◆ **What is required**
Everything from the line containing "bumper_ring();" down to the line containing "in imported if" is to be returned exactly; include both boundary lines and leave out all others.

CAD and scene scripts
= = = = =
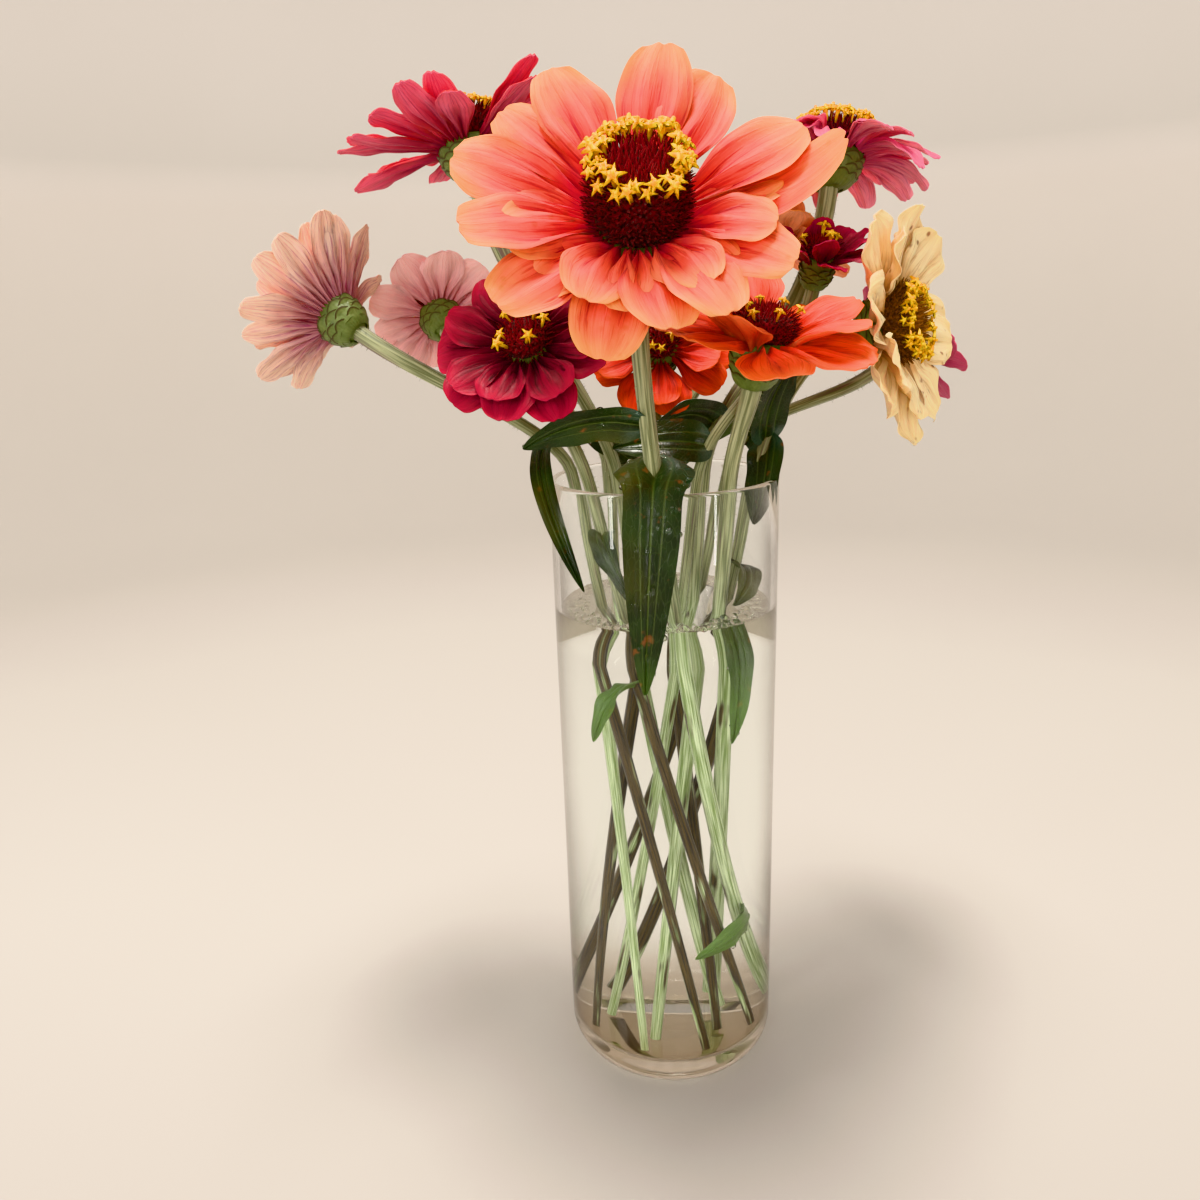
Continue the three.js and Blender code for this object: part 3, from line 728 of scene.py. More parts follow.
def petal_tree():
    sizes = {"Thickness": 0.55, "Fold": 0.85, "Ripple": 0.5, "Notch": 0.02, "Lump": 0.8}
    tree, roots, given, finish = new_tree("Fan of petals", {**sizes, "Hub Height": HUB_HEIGHT})
    shape = real_copies(on_points(roots, sheet_of(tree, 17, 23)))
    x, y, side = point_place(tree).parts()
    shape = set_aside(shape, "petal", arrow(tree, x, y, side), "FLOAT_VECTOR")
    turn, start, fall, reach, half, cup, root, own, roll, sway, curl = (
        recall(tree, name)
        for name in ("turn", "start", "fall", "reach", "half", "cup", "root", "own", "roll", "sway", "curl")
    )
    along = 1 - (1 - y) ** 1.35
    edge = x * x
    late = along.ease(0.7, 1.0)
    notch = (edge * -14).exponent() * given["Notch"]
    along = along * (1 - late * (edge * 0.045 + notch))
    beyond = (along - WIDEST).above(0) / TAPER
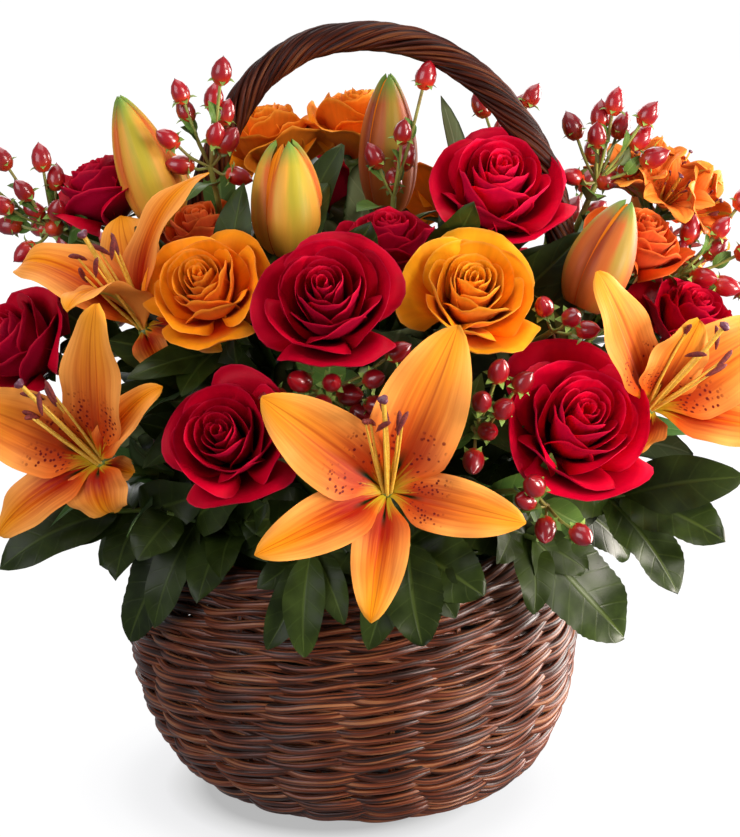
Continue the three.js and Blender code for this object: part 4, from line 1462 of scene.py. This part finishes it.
    def build_base(self) -> None:
        """The flat base: rods woven in rings over and under crossed sticks, on a thin disc."""
        dice = np.random.default_rng(8)
        piece = Piece("willow_base", "basket_base", "willow", [WILLOW])
        count, edge = self.base_rings, self.base_radius
        centres = np.stack([np.linspace(8.0, edge - 3.2, count), np.full(count, 3.0)], axis=1)
        normals, swing = np.tile((0.0, 1.0), (count, 1)), np.full(count, 0.9)
        for rod in self.woven(centres, normals, 2 * self.base_sticks, swing, 1.7, dice):
            self.add_leant(piece, rod)
        for number in range(self.base_sticks):
            way = spoke(math.pi * number / self.base_sticks)
            path = np.linspace(-1, 1, 9)[:, None] * way * (edge - 2.0) + np.array((0, 0, 3.0))
            piece.add(tube(self.leant(path), 1.5, 6, random=float(dice.random())))
        disc = [[0, 1.2], [edge - 3, 1.2], [edge - 2.4, 1.8], [edge - 3, 2.4], [0, 2.4]]
        self.add_leant(piece, turned(np.array(disc), 40))
        piece.build()

    def build_border(self) -> None:
        """The rolled border: rods laid round the rim like the strands of a rope."""
        dice = np.random.default_rng(9)
        piece = Piece("willow_border", "basket_border", "willow", [WILLOW])
        radius, height, reach = self.rim_radius - 5.0, self.wall_top + 6.8, self.border_swing
        angle = np.linspace(0.0, TURN, 360, endpoint=False)
        for number in range(self.border_strands):
            phase = angle * self.border_turns + TURN * number / self.border_strands
            path = polar(radius + reach * np.cos(phase), angle, height + reach * np.sin(phase))
            self.add_leant(piece, tube(path, 2.4, 8, loop=True, random=float(dice.random())))
        piece.build()

    def build_handle(self) -> None:
        """The handle: a core of three rods, and thin rods wound round it side by side."""
        along_y = (0.0, 1.0, 0.1)
        arch = smooth_path(HANDLE_POINTS, 260)
        core = Piece("handle_rods", "handle_core", "handle_willow", [HANDLE_WILLOW])
        side, over = self.handle_frame(arch)
        for number in range(3):
            turn = TURN * number / 3
            path = arch + (side * math.cos(turn) + over * math.sin(turn)) * 2.0
            core.add(tube(path, 1.8, 8, along_y, random=0.2 + 0.3 * number))
        core.build()
        dice = np.random.default_rng(10)
        wrap = Piece("wound_handle", "handle_wrap", "handle_willow", [HANDLE_WILLOW])
        shown = spaced(arch[arch[:, 2] > self.wrap_start], 300)
        side, over = self.handle_frame(shown)
        length = np.linalg.norm(np.diff(shown, axis=0), axis=1).sum()
        along = np.linspace(0.0, length, len(shown))
        for number in range(self.wrap_strands):
            turn = TURN * (along / self.wrap_pitch + number / self.wrap_strands)
            turn = turn + 0.05 * np.sin(along * 0.08 + 6.3 * dice.random())
            out = self.wrap_radius + 0.25 * np.sin(along * 0.15 + 6.3 * dice.random())
            ring = side * np.cos(turn)[:, None] + over * np.sin(turn)[:, None]
            thick = float(dice.uniform(1.4, 1.65))
            wrap.add(tube(shown + ring * out[:, None], thick, 7, along_y, random=float(dice.random())))
        wrap.build()

    @staticmethod
    def handle_frame(path: Array) -> tuple[Array, Array]:
        """Two directions square to the arch at each of its points."""
        way = unit(np.gradient(path, axis=0))
        side = unit(np.cross(way, (0.0, 1.0, 0.0)))
        return side, np.cross(side, way)

    def build_liner(self) -> None:
        """The liner bowl with its small rolled rim."""
        floor, lip = self.base_thickness + 0.3, self.liner_top
        top, wall, foot = self.liner_top_radius, self.liner_wall, self.liner_foot_radius
        outer = [[0, floor], [foot - 2, floor], [foot, floor + 1.5], [top - 0.6, lip - 3], [top, lip - 1.2]]
        inner = [[top - wall, lip - 1.2], [foot - wall, floor + wall], [0, floor + wall]]
        piece = Piece("liner_bowl", "liner", "liner_plastic", [LINER])
        self.add_leant(piece, turned(np.array([*outer, [top - wall / 2, lip], *inner]), 64))
        piece.build()

    def build_foam(self) -> None:
        """The soaked foam with its crown domed above the liner."""
        floor, inset = self.base_thickness + self.liner_wall + 0.6, self.liner_wall + 0.3
        side = self.liner_top_radius - inset
        corner = np.linspace(0.0, math.pi / 2, 8)
        dome = np.stack([side - 16 + 14 * np.cos(corner), 130 + 16 * np.sin(corner)], axis=1)
        lower = [[0, floor], [self.liner_foot_radius - inset, floor], [side, self.liner_top]]
        crown = [[0.4 * side, self.foam_top], [0, self.foam_top]]
        piece = Piece("wet_foam_block", "floral_foam", "wet_foam", [FOAM])
        self.add_leant(piece, turned(np.vstack([lower, dome, crown]), 56))
        piece.build()

    def build(self) -> None:
        """Every piece of the basket."""
        self.build_base()
        self.build_siding()
        self.build_border()
        self.build_handle()
        self.build_liner()
        self.build_foam()


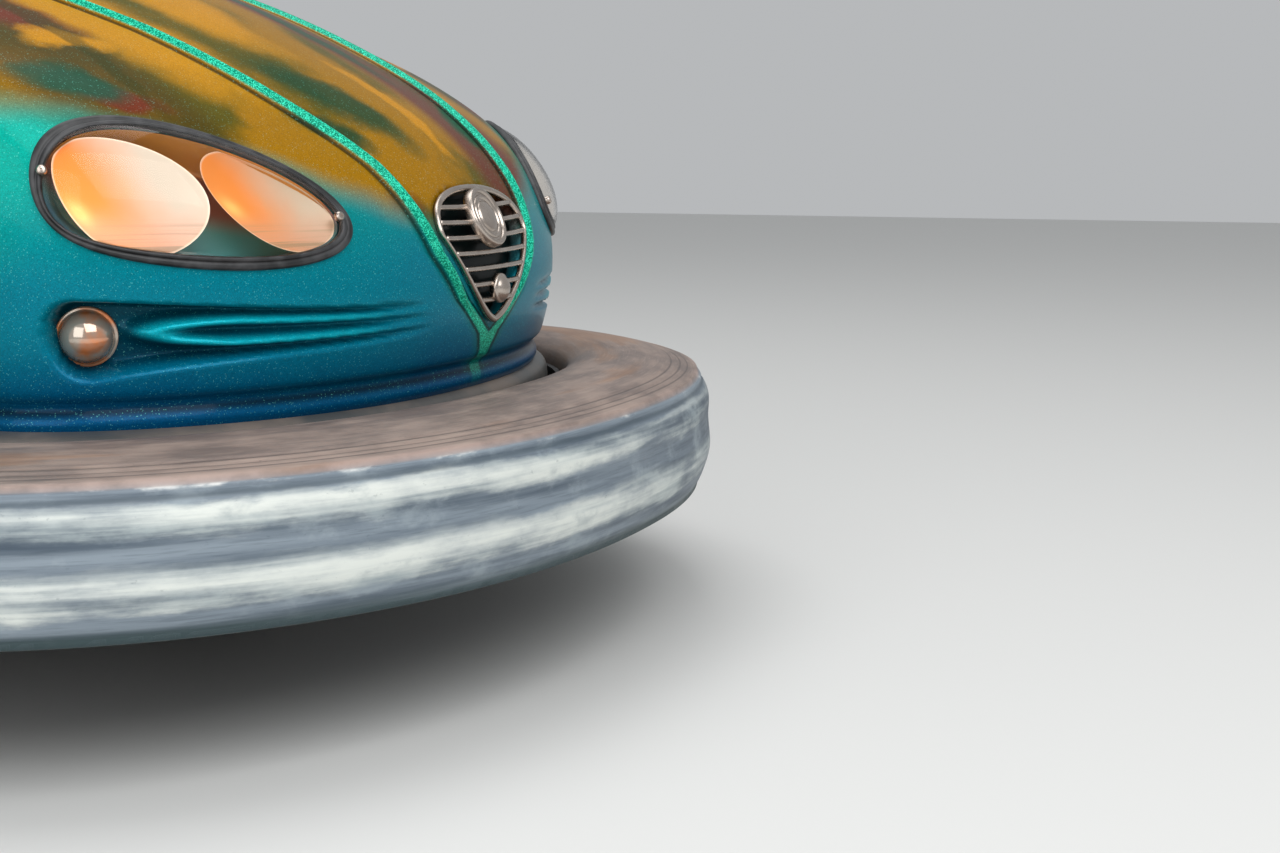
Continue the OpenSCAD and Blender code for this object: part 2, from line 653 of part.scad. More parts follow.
// Steering: the column's axis runs down from the wheel to the driving unit.
wheel_y = cockpit_front + 115;
wheel_z = 600;
jacket_r = 26;
shaft_r = 11;
module column_axis() {
    translate([0, wheel_y, wheel_z]) rotate([column_slope - 90, 0, 0]) children();
}
jacket_from = -300;
jacket_to = -70;
shaft_end = (wheel_y - drive_y - 22) / cos(column_slope);
module column_jacket() {
    color([0.13, 0.13, 0.14]) column_axis() difference() {
        translate([0, 0, jacket_from]) cylinder(r = jacket_r, h = jacket_to - jacket_from);
        translate([0, 0, jacket_from - 1]) cylinder(r = shaft_r + run_gap, h = jacket_to - jacket_from + 2);
    }
}
spokes = 3;
module steering_wheel() {
    color([0.09, 0.09, 0.10]) column_axis() {
        rotate_extrude() translate([wheel_r - grip_r, 0]) circle(r = grip_r, $fn = 24);
        translate([0, 0, -34]) cylinder(r = 40, h = 40);
        translate([0, 0, -shaft_end]) cylinder(r = shaft_r, h = shaft_end - 20);
        for (k = [0 : spokes - 1]) rotate([0, 0, 90 + k * 360 / spokes])
            translate([0, -12, -6]) cube([wheel_r - grip_r, 24, 8]);
    }
}

// Driving unit: a kingpin and fork that turn under the bridge, the motor on one arm
// and the rubber wheel between the arms.
arm_gap = 7;
arm_t = 12;
fork_plate = 12;
axle_r = 14;
king_len = 66;
module drive_fork() {
    top = bridge_z - 6;
    arm_x = drive_w / 2 + arm_gap;
    color([0.24, 0.24, 0.25]) translate([0, drive_y, 0]) {
        translate([0, 0, top - fork_plate]) cylinder(r = drive_r - 20, h = fork_plate);
        translate([0, 0, top - 1]) cylinder(r = king_r, h = king_len);
        for (s = [-1, 1]) difference() {
            translate([s > 0 ? arm_x : -arm_x - arm_t, -32, drive_r - 30])
                cube([arm_t, 64, top - drive_r + 30 - fork_plate / 2]);
            translate([s > 0 ? arm_x - 1 : -arm_x - arm_t - 1, 0, drive_r]) rotate([0, 90, 0])
                cylinder(r = axle_r + run_gap, h = arm_t + 2);
        }
    }
}
motor_w = 90;
motor_h = 130;
module drive_motor() {
    x = drive_w / 2 + arm_gap + arm_t + eps;
    color([0.30, 0.33, 0.36]) translate([x, drive_y - 60, drive_r - 52])
        difference() {
            cube([motor_w, 120, motor_h]);
            translate([-1, 60, 52]) rotate([0, 90, 0]) cylinder(r = axle_r + 3, h = 20);
        }
}
module drive_wheel() {
    arm_x = drive_w / 2 + arm_gap;
    color([0.10, 0.10, 0.10]) translate([0, drive_y, drive_r]) rotate([0, 90, 0])
        translate([0, 0, -drive_w / 2]) {
            rotate_extrude() polygon([[20, 0], [drive_r - 10, 0], [drive_r, 10], [drive_r, drive_w - 10],
                [drive_r - 10, drive_w], [20, drive_w]]);
            translate([0, 0, -arm_gap - arm_t - 4])
                cylinder(r = axle_r, h = drive_w + 2 * arm_gap + 2 * arm_t + 8);
            cylinder(r = 21, h = drive_w);
        }
}

// Rear wheels on stub axles in welded brackets.
stub_r = 10;
bracket_t = 8;
bracket_gap = 6;
module rear_bracket(s) {
    x0 = s * rear_track / 2;
    inner = rear_w / 2 + bracket_gap;
    color([0.20, 0.20, 0.21]) translate([x0, rear_y, 0]) {
        difference() {
            union() {
                for (k = [-1, 1])
                    translate([k > 0 ? inner : -inner - bracket_t, -26, rear_r - 18])
                        cube([bracket_t, 52, frame_top - rear_r + 18 - eps]);
            }
            translate([-60, 0, rear_r]) rotate([0, 90, 0]) cylinder(r = stub_r + run_gap, h = 120);
        }
    }
}
module rear_wheel(s) {
    inner = rear_w / 2 + bracket_gap;
    color([0.10, 0.10, 0.10]) translate([s * rear_track / 2, rear_y, rear_r]) rotate([0, 90, 0]) {
        translate([0, 0, -rear_w / 2]) rotate_extrude()
            polygon([[9, 0], [rear_r - 8, 0], [rear_r, 8], [rear_r, rear_w - 8], [rear_r - 8, rear_w], [9, rear_w]]);
        translate([0, 0, -inner - bracket_t - 3]) cylinder(r = stub_r, h = 2 * (inner + bracket_t + 3));
    }
}

// Pole: a socket on the floor behind the seat, a tube and a sprung contact bow.
socket_r = pole_r + 8;
socket_top = back_h + 30;
module pole_socket() {
    z0 = floor_top + eps;
    color([0.16, 0.16, 0.17]) translate([0, pole_y, 0]) difference() {
        union() {
            translate([0, 0, z0]) cylinder(r = socket_r, h = socket_top - z0);
            translate([0, 0, z0]) cylinder(r = 60, h = 10);
        }
        translate([0, 0, z0 + 30]) cylinder(r = pole_r + 0.1, h = socket_top);
    }
}
bow_len = 420;
bow_w = 40;
bow_drop = 110;
strut_drop = 84;
module pole() {
    z0 = frame_top + floor_t + eps + 30;
    color([0.55, 0.56, 0.57]) translate([0, pole_y, z0])
        cylinder(r = pole_r, h = pole_h - bow_drop - z0);
}
bow_t = 4;
bow_span = 40;
bow_strut_at = 16;
module contact_bow() {
    r = bow_len * 0.62;
    foot = pole_h - strut_drop;
    reach_y = (r - bow_t / 2) * sin(bow_strut_at);
    reach_z = pole_h - r + (r - bow_t / 2) * cos(bow_strut_at) - foot;
    color([0.60, 0.48, 0.30]) translate([0, pole_y, 0]) {
        translate([0, 0, pole_h - bow_drop + eps]) cylinder(r = pole_r + 4, h = 30);
        translate([-bow_w / 2, 0, pole_h - r]) rotate([90, 0, 90]) linear_extrude(bow_w) polygon(concat(
            [for (k = [-12 : 12]) let (t = k * bow_span / 12) [r * sin(t), r * cos(t)]],
            [for (k = [12 : -1 : -12]) let (t = k * bow_span / 12) [(r - bow_t) * sin(t), (r - bow_t) * cos(t)]]));
        for (s = [-1, 1]) translate([0, 0, foot]) rotate([-s * atan2(reach_y, reach_z), 0, 0])
            cylinder(r = 5, h = norm([reach_y, reach_z]));
    }
}

module mirrored(side) {
    if (side > 0) children();
    else mirror([1, 0, 0]) children();
}

bumper_ring();
ring_rim();
chassis_frame();
floor_plate();
drive_bridge();
body_front();
body_rear();
cockpit_liner();
dash_panel();
cockpit_trim();
headlamp_bowl();  // headlamp_bowl_left
mirrored(-1) headlamp_bowl();  // headlamp_bowl_right
headlamp_reflectors();  // headlamp_reflectors_left
mirrored(-1) headlamp_reflectors();  // headlamp_reflectors_right
headlamp_seal();  // headlamp_seal_left
mirrored(-1) headlamp_seal();  // headlamp_seal_right
headlamp_cover();  // headlamp_cover_left
mirrored(-1) headlamp_cover();  // headlamp_cover_right
fog_lamp();  // fog_lamp_left
mirrored(-1) fog_lamp();  // fog_lamp_right
grille();
grille_medallion();
grille_boss();
mirrored(-1) tail_lamp();  // tail_lamp_left
tail_lamp();  // tail_lamp_right
seat_box();
seat_cushion();
seat_back_cushion();
pedal();
column_jacket();
steering_wheel();
drive_fork();
drive_motor();
drive_wheel();
rear_bracket(1);  // rear_bracket_left
rear_bracket(-1);  // rear_bracket_right
rear_wheel(1);  // rear_wheel_left
rear_wheel(-1);  // rear_wheel_right
pole_socket();
pole();
contact_bow();
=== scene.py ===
import math

import bmesh
import bpy
import numpy as np
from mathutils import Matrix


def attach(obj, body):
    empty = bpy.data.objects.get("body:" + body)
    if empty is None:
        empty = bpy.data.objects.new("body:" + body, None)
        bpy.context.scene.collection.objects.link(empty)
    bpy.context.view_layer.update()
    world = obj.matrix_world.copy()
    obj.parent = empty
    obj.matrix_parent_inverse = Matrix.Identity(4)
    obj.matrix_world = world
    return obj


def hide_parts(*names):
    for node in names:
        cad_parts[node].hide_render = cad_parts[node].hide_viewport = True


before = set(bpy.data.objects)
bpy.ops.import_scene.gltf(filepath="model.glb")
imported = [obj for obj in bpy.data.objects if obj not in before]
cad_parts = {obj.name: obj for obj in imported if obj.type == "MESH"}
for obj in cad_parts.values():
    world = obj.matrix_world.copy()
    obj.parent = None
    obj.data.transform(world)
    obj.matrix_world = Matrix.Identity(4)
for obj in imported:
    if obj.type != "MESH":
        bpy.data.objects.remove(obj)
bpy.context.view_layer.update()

# Camera: it stands to the right of the nose, a little above the ring, and looks across
# the headlamp and the grille.
heading, dip = -69.2, 8.5
lens = bpy.data.cameras.new("camera")
lens.lens = 55.3
lens.sensor_width = 36
camera = bpy.data.objects.new("camera", lens)
camera.location = (-1.559, -1.526, 0.455)
camera.rotation_euler = (math.radians(90 - dip), 0, math.radians(heading))
bpy.context.scene.collection.objects.link(camera)
bpy.context.scene.camera = camera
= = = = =
◆ **Task result**
bumper_ring();
ring_rim();
chassis_frame();
floor_plate();
drive_bridge();
body_front();
body_rear();
cockpit_liner();
dash_panel();
cockpit_trim();
headlamp_bowl();  // headlamp_bowl_left
mirrored(-1) headlamp_bowl();  // headlamp_bowl_right
headlamp_reflectors();  // headlamp_reflectors_left
mirrored(-1) headlamp_reflectors();  // headlamp_reflectors_right
headlamp_seal();  // headlamp_seal_left
mirrored(-1) headlamp_seal();  // headlamp_seal_right
headlamp_cover();  // headlamp_cover_left
mirrored(-1) headlamp_cover();  // headlamp_cover_right
fog_lamp();  // fog_lamp_left
mirrored(-1) fog_lamp();  // fog_lamp_right
grille();
grille_medallion();
grille_boss();
mirrored(-1) tail_lamp();  // tail_lamp_left
tail_lamp();  // tail_lamp_right
seat_box();
seat_cushion();
seat_back_cushion();
pedal();
column_jacket();
steering_wheel();
drive_fork();
drive_motor();
drive_wheel();
rear_bracket(1);  // rear_bracket_left
rear_bracket(-1);  // rear_bracket_right
rear_wheel(1);  // rear_wheel_left
rear_wheel(-1);  // rear_wheel_right
pole_socket();
pole();
contact_bow();
=== scene.py ===
import math

import bmesh
import bpy
import numpy as np
from mathutils import Matrix


def attach(obj, body):
    empty = bpy.data.objects.get("body:" + body)
    if empty is None:
        empty = bpy.data.objects.new("body:" + body, None)
        bpy.context.scene.collection.objects.link(empty)
    bpy.context.view_layer.update()
    world = obj.matrix_world.copy()
    obj.parent = empty
    obj.matrix_parent_inverse = Matrix.Identity(4)
    obj.matrix_world = world
    return obj


def hide_parts(*names):
    for node in names:
        cad_parts[node].hide_render = cad_parts[node].hide_viewport = True


before = set(bpy.data.objects)
bpy.ops.import_scene.gltf(filepath="model.glb")
imported = [obj for obj in bpy.data.objects if obj not in before]
cad_parts = {obj.name: obj for obj in imported if obj.type == "MESH"}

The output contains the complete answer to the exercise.